Copy out all of the data exactly as it appears.

SUPPLIED INFORMATION.
========================================================================

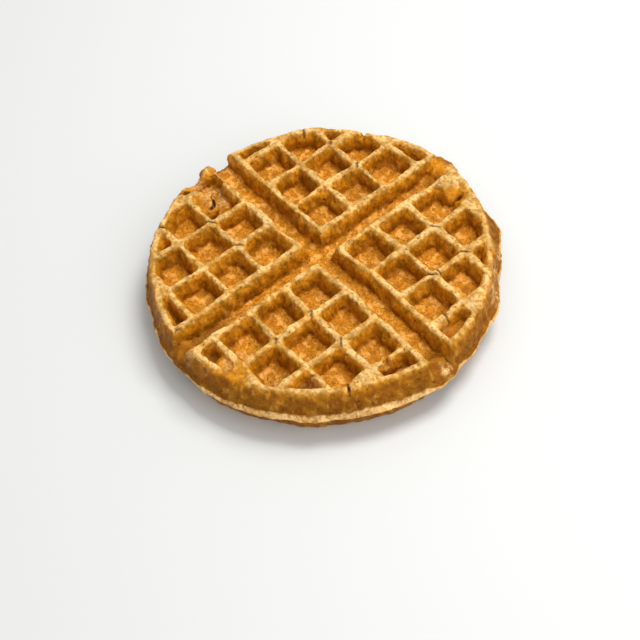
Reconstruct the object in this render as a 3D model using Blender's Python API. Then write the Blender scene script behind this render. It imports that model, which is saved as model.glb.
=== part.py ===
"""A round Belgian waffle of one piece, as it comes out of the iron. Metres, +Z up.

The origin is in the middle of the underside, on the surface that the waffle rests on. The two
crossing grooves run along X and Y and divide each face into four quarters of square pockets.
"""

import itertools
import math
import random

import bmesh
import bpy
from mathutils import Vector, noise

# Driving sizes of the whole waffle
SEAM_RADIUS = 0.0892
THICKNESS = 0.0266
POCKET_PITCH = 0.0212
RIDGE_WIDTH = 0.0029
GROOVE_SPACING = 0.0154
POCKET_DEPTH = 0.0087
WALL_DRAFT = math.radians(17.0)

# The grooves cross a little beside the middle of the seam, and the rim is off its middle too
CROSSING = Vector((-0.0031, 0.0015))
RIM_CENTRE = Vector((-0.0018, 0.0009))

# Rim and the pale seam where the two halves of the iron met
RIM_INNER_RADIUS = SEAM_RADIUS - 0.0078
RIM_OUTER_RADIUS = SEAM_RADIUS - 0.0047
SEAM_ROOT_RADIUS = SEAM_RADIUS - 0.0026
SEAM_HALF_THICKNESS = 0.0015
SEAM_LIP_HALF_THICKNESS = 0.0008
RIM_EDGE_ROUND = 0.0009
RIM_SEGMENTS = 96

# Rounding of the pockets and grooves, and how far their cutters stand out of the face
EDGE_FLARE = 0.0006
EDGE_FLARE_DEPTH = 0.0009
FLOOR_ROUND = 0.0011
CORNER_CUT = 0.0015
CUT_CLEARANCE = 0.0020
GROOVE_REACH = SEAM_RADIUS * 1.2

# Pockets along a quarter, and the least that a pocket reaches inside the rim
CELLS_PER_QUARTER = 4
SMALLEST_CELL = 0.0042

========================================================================

EXERCISE RESPONSE.
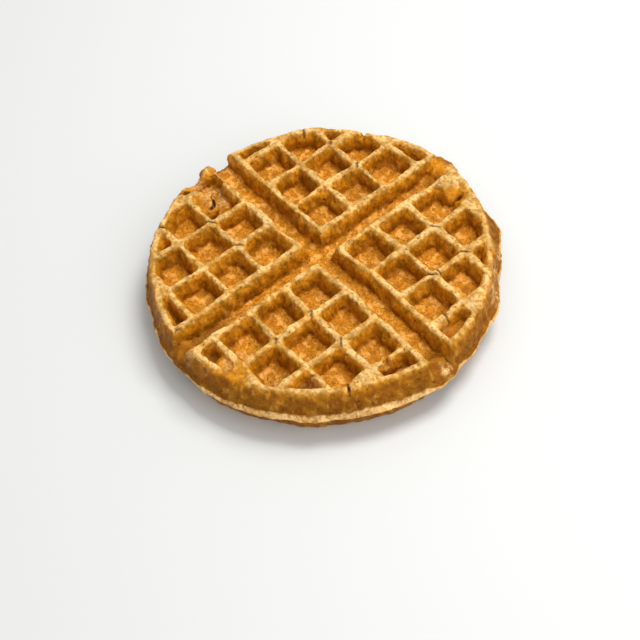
Reconstruct the object in this render as a 3D model using Blender's Python API. Then write the Blender scene script behind this render. It imports that model, which is saved as model.glb.
=== part.py ===
"""A round Belgian waffle of one piece, as it comes out of the iron. Metres, +Z up.

The origin is in the middle of the underside, on the surface that the waffle rests on. The two
crossing grooves run along X and Y and divide each face into four quarters of square pockets.
"""

import itertools
import math
import random

import bmesh
import bpy
from mathutils import Vector, noise

# Driving sizes of the whole waffle
SEAM_RADIUS = 0.0892
THICKNESS = 0.0266
POCKET_PITCH = 0.0212
RIDGE_WIDTH = 0.0029
GROOVE_SPACING = 0.0154
POCKET_DEPTH = 0.0087
WALL_DRAFT = math.radians(17.0)

# The grooves cross a little beside the middle of the seam, and the rim is off its middle too
CROSSING = Vector((-0.0031, 0.0015))
RIM_CENTRE = Vector((-0.0018, 0.0009))

# Rim and the pale seam where the two halves of the iron met
RIM_INNER_RADIUS = SEAM_RADIUS - 0.0078
RIM_OUTER_RADIUS = SEAM_RADIUS - 0.0047
SEAM_ROOT_RADIUS = SEAM_RADIUS - 0.0026
SEAM_HALF_THICKNESS = 0.0015
SEAM_LIP_HALF_THICKNESS = 0.0008
RIM_EDGE_ROUND = 0.0009
RIM_SEGMENTS = 96

# Rounding of the pockets and grooves, and how far their cutters stand out of the face
EDGE_FLARE = 0.0006
EDGE_FLARE_DEPTH = 0.0009
FLOOR_ROUND = 0.0011
CORNER_CUT = 0.0015
CUT_CLEARANCE = 0.0020
GROOVE_REACH = SEAM_RADIUS * 1.2

# Pockets along a quarter, and the least that a pocket reaches inside the rim
CELLS_PER_QUARTER = 4
SMALLEST_CELL = 0.0042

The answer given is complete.